# Start of Provided data
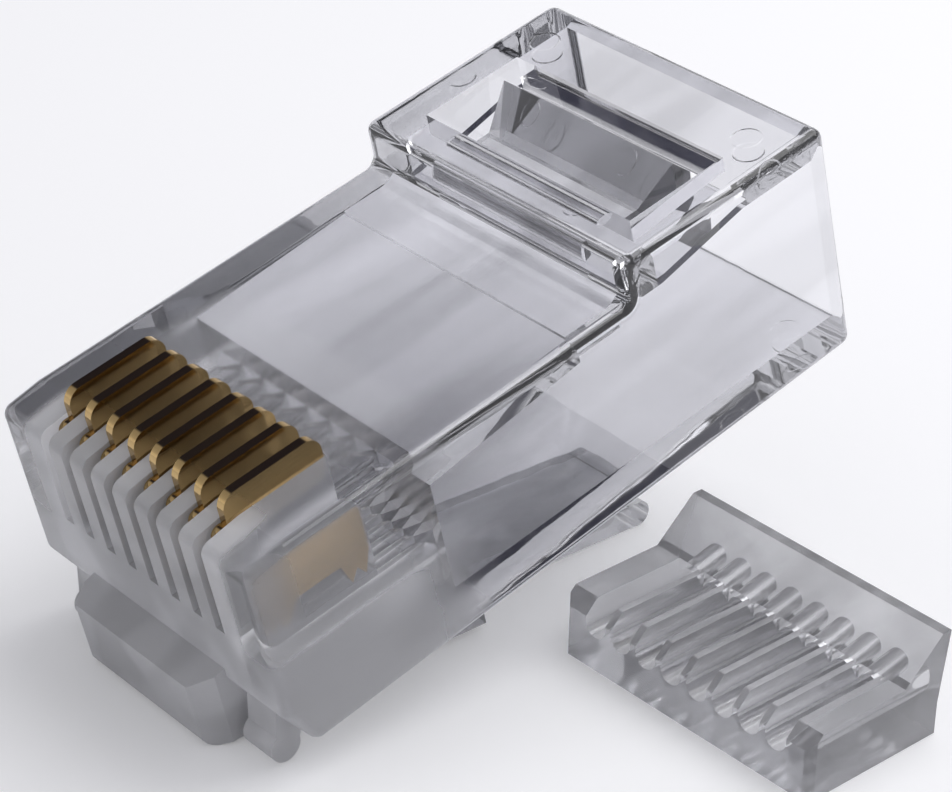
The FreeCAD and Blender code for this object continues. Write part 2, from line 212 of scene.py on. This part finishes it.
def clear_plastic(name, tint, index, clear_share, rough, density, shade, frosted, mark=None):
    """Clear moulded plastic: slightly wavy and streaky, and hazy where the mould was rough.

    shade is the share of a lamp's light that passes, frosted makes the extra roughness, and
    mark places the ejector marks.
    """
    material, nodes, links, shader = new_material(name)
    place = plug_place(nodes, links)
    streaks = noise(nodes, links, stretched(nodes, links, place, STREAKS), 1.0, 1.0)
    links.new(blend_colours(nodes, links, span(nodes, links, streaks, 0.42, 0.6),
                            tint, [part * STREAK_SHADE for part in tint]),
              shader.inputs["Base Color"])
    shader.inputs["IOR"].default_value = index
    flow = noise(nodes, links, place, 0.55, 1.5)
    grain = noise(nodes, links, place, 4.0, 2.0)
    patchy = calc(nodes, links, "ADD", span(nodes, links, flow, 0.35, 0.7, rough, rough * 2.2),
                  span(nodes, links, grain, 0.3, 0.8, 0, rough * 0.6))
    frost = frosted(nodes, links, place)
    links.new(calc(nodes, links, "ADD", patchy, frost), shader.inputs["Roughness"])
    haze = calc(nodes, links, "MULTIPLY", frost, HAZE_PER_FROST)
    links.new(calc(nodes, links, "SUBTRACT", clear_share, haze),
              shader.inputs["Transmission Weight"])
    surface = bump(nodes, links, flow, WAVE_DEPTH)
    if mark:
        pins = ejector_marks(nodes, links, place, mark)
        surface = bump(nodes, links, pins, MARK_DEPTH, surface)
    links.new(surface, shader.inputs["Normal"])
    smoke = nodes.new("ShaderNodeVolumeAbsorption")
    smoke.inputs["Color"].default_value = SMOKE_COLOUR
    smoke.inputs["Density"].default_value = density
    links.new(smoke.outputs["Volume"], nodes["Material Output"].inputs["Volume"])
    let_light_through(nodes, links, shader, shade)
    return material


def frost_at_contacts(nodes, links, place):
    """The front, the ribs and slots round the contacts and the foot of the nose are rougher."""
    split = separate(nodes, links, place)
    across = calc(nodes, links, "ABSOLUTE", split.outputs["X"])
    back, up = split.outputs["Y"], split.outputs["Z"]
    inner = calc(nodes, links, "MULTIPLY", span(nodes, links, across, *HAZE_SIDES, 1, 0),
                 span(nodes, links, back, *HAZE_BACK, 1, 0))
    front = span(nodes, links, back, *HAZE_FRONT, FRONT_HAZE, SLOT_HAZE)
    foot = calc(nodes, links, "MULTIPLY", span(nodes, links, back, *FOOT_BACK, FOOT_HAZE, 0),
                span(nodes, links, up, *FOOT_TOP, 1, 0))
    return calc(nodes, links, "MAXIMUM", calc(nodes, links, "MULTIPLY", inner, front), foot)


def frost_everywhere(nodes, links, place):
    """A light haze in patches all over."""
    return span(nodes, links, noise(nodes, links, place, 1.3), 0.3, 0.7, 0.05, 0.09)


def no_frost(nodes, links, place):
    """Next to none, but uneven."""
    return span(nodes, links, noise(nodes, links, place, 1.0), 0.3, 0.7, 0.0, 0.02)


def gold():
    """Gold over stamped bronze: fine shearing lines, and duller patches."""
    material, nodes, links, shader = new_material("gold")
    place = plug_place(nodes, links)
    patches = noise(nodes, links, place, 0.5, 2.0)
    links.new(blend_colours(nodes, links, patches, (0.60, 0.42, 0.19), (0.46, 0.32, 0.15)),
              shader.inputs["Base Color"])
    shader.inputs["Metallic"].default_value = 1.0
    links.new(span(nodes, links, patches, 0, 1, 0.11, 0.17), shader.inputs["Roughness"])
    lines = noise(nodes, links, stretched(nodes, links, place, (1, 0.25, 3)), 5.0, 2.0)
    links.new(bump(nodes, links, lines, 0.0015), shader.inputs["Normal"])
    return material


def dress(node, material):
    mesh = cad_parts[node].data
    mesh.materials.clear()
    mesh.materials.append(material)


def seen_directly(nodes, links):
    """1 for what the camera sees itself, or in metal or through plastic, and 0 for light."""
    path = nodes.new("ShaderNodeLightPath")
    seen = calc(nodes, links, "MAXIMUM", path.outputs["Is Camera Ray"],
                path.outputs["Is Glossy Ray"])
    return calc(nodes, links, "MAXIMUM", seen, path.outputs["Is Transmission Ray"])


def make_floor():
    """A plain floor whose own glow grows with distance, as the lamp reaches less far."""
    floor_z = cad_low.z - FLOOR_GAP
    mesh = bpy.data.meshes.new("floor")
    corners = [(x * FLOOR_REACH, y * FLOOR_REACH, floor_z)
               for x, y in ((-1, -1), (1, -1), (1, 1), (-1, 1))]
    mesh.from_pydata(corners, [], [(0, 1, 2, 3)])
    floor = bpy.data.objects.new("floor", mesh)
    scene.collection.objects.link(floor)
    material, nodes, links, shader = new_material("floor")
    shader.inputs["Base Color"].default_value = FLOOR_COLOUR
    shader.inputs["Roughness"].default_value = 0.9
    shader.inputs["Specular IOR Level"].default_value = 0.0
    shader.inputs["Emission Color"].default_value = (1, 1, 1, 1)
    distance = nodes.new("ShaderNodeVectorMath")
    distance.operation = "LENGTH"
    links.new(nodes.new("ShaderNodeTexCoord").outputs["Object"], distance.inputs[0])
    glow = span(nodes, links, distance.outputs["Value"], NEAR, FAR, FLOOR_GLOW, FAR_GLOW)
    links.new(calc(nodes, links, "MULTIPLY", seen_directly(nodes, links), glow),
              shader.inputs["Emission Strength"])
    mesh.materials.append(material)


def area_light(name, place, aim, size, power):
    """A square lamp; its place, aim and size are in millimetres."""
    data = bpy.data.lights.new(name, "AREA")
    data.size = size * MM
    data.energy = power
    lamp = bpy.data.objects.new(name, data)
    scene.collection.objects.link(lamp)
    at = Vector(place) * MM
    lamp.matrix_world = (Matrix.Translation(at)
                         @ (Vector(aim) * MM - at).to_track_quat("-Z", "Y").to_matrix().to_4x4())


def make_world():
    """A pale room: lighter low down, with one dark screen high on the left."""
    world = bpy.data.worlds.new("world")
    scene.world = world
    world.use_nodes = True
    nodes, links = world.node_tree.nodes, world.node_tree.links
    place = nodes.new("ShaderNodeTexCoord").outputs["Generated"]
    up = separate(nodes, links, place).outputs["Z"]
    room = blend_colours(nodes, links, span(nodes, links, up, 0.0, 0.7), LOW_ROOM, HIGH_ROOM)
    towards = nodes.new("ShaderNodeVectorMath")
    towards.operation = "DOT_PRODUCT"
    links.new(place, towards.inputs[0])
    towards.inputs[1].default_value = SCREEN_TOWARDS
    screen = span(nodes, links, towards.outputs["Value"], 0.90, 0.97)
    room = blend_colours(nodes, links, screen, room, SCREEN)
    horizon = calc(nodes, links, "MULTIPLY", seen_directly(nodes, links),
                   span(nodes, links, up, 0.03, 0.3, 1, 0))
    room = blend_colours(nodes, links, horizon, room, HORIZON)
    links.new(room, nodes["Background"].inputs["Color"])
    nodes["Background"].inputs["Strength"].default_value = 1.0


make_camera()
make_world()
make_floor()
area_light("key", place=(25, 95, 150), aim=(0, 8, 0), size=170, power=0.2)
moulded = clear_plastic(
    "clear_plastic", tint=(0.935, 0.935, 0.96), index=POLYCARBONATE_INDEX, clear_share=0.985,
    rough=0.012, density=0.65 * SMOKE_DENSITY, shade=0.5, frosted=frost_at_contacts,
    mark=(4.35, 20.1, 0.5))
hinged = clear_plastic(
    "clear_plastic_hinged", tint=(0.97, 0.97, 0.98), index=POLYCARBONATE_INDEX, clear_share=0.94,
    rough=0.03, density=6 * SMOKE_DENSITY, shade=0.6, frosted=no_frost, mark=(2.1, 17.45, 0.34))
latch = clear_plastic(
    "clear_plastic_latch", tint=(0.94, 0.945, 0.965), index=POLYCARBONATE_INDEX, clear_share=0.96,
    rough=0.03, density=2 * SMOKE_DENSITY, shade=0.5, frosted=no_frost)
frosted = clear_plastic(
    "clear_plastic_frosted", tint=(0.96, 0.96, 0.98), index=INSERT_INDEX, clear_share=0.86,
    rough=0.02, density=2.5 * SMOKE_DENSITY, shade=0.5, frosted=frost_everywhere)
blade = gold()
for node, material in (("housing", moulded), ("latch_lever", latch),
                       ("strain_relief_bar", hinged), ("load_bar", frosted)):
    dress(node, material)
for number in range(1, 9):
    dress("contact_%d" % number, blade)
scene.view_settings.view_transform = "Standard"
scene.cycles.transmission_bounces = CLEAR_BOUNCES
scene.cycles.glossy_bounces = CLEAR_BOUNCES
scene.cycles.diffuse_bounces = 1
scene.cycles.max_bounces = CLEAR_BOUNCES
# End of Provided data
Set down each line of the material verbatim, from the first line through the line that contains "mould was rough.".

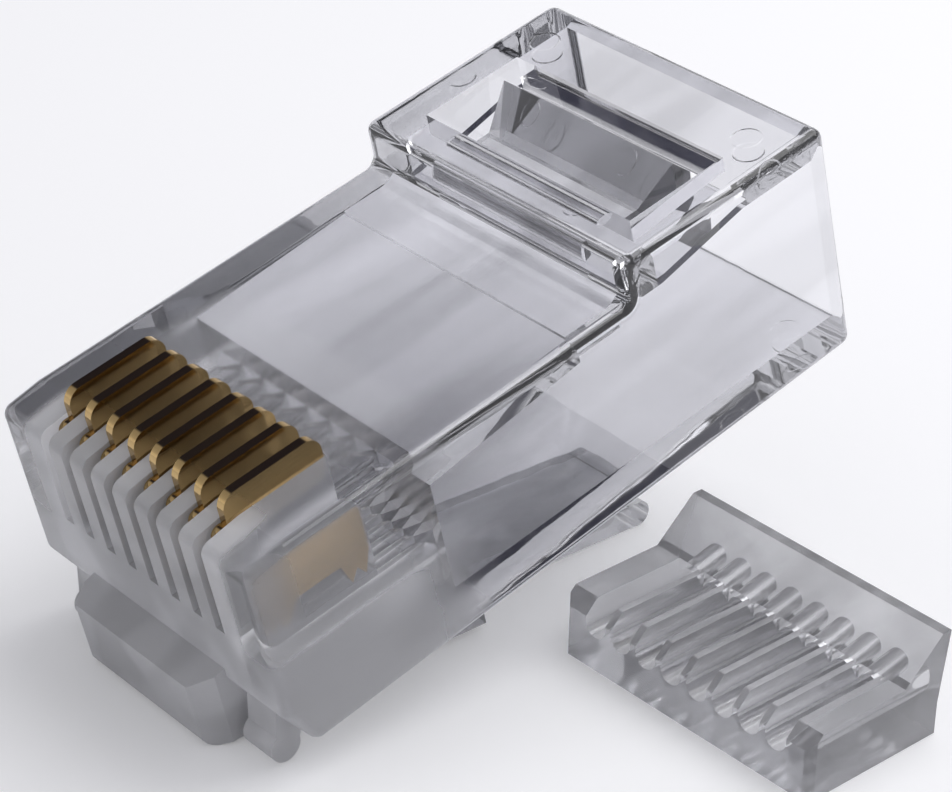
The FreeCAD and Blender code for this object continues. Write part 2, from line 212 of scene.py on. This part finishes it.
def clear_plastic(name, tint, index, clear_share, rough, density, shade, frosted, mark=None):
    """Clear moulded plastic: slightly wavy and streaky, and hazy where the mould was rough.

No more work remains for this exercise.